* start AVAILABLE DATA *
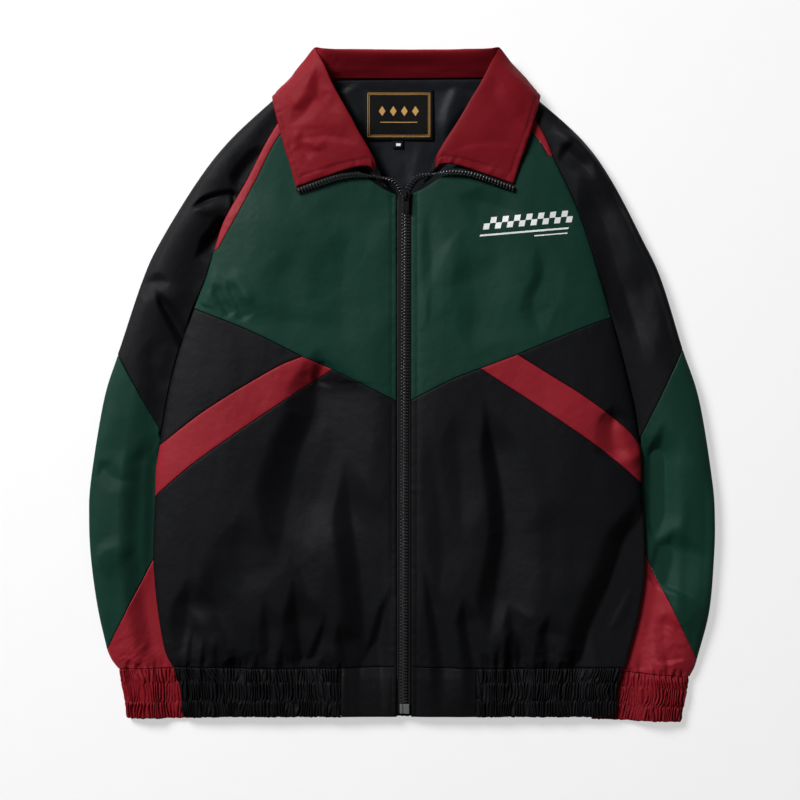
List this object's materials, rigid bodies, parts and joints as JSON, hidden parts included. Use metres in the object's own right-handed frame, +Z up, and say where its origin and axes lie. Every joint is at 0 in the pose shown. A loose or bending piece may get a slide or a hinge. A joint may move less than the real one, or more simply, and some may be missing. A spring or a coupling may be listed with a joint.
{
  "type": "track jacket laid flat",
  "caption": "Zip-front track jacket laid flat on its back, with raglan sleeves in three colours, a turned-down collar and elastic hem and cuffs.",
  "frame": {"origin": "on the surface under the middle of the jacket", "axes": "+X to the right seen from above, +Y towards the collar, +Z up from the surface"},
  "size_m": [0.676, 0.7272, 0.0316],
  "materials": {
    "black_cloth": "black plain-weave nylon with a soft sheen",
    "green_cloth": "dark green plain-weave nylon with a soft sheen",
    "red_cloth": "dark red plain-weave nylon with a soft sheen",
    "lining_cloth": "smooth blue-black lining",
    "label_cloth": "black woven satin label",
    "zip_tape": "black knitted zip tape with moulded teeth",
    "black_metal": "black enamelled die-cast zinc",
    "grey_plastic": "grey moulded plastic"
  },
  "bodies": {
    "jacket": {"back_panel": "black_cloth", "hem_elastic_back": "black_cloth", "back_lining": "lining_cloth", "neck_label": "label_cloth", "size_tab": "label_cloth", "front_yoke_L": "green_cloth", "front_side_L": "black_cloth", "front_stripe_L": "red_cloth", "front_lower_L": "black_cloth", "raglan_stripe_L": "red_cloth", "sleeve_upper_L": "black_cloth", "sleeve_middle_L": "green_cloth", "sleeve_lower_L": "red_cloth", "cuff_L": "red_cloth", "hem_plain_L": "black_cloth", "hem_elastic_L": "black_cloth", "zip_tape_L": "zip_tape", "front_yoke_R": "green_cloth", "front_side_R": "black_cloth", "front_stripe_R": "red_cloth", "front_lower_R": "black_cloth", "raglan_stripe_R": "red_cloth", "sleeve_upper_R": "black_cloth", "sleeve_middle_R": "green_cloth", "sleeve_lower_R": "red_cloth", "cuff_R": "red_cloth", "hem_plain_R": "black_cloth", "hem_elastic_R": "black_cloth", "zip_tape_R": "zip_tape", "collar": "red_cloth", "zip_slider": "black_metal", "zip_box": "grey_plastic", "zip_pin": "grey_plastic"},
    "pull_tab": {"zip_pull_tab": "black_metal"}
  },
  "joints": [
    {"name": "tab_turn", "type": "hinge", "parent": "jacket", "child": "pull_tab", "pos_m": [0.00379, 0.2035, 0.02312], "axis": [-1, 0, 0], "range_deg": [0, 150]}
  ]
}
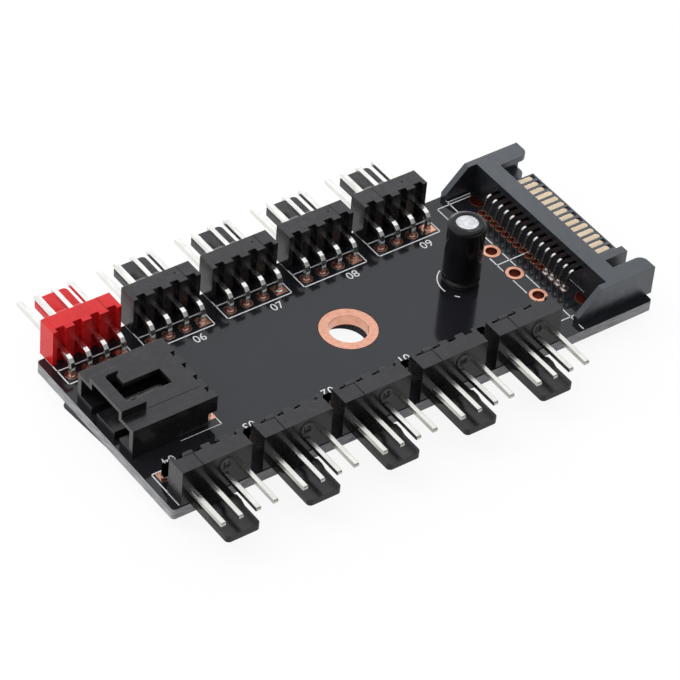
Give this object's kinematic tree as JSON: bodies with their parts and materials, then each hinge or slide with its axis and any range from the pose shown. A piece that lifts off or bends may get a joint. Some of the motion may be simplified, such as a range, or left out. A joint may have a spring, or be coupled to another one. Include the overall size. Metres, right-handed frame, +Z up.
* end AVAILABLE DATA *
STATED PROBLEM = Using the entries above, please restate each one word for word.

ANSWER TO THE EXERCISE =
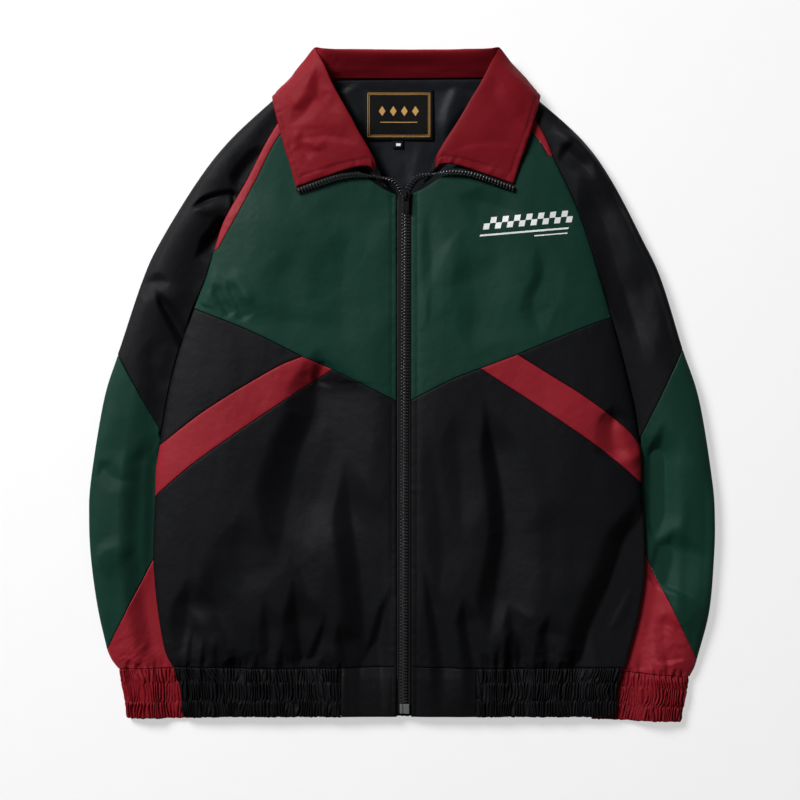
List this object's materials, rigid bodies, parts and joints as JSON, hidden parts included. Use metres in the object's own right-handed frame, +Z up, and say where its origin and axes lie. Every joint is at 0 in the pose shown. A loose or bending piece may get a slide or a hinge. A joint may move less than the real one, or more simply, and some may be missing. A spring or a coupling may be listed with a joint.
{
  "type": "track jacket laid flat",
  "caption": "Zip-front track jacket laid flat on its back, with raglan sleeves in three colours, a turned-down collar and elastic hem and cuffs.",
  "frame": {"origin": "on the surface under the middle of the jacket", "axes": "+X to the right seen from above, +Y towards the collar, +Z up from the surface"},
  "size_m": [0.676, 0.7272, 0.0316],
  "materials": {
    "black_cloth": "black plain-weave nylon with a soft sheen",
    "green_cloth": "dark green plain-weave nylon with a soft sheen",
    "red_cloth": "dark red plain-weave nylon with a soft sheen",
    "lining_cloth": "smooth blue-black lining",
    "label_cloth": "black woven satin label",
    "zip_tape": "black knitted zip tape with moulded teeth",
    "black_metal": "black enamelled die-cast zinc",
    "grey_plastic": "grey moulded plastic"
  },
  "bodies": {
    "jacket": {"back_panel": "black_cloth", "hem_elastic_back": "black_cloth", "back_lining": "lining_cloth", "neck_label": "label_cloth", "size_tab": "label_cloth", "front_yoke_L": "green_cloth", "front_side_L": "black_cloth", "front_stripe_L": "red_cloth", "front_lower_L": "black_cloth", "raglan_stripe_L": "red_cloth", "sleeve_upper_L": "black_cloth", "sleeve_middle_L": "green_cloth", "sleeve_lower_L": "red_cloth", "cuff_L": "red_cloth", "hem_plain_L": "black_cloth", "hem_elastic_L": "black_cloth", "zip_tape_L": "zip_tape", "front_yoke_R": "green_cloth", "front_side_R": "black_cloth", "front_stripe_R": "red_cloth", "front_lower_R": "black_cloth", "raglan_stripe_R": "red_cloth", "sleeve_upper_R": "black_cloth", "sleeve_middle_R": "green_cloth", "sleeve_lower_R": "red_cloth", "cuff_R": "red_cloth", "hem_plain_R": "black_cloth", "hem_elastic_R": "black_cloth", "zip_tape_R": "zip_tape", "collar": "red_cloth", "zip_slider": "black_metal", "zip_box": "grey_plastic", "zip_pin": "grey_plastic"},
    "pull_tab": {"zip_pull_tab": "black_metal"}
  },
  "joints": [
    {"name": "tab_turn", "type": "hinge", "parent": "jacket", "child": "pull_tab", "pos_m": [0.00379, 0.2035, 0.02312], "axis": [-1, 0, 0], "range_deg": [0, 150]}
  ]
}
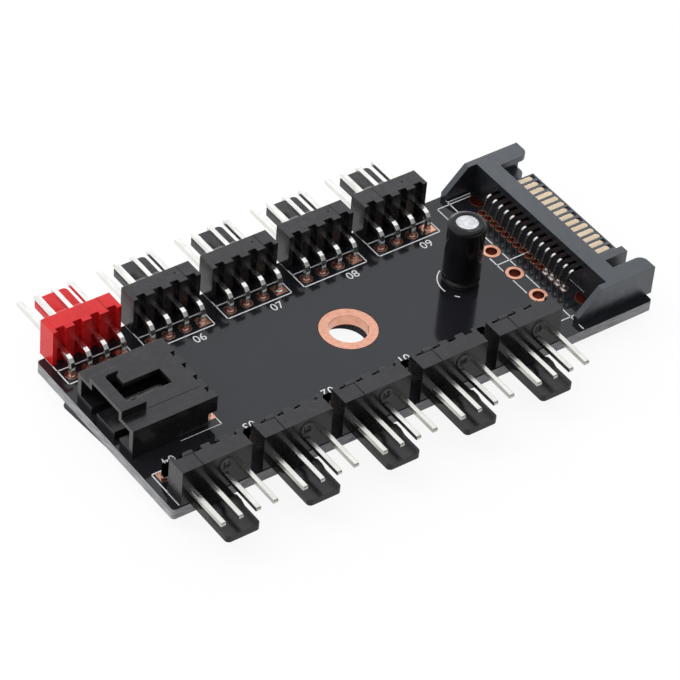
Give this object's kinematic tree as JSON: bodies with their parts and materials, then each hinge or slide with its axis and any range from the pose shown. A piece that lifts off or bends may get a joint. Some of the motion may be simplified, such as a range, or left out. A joint may have a spring, or be coupled to another one. Include the overall size. Metres, right-handed frame, +Z up.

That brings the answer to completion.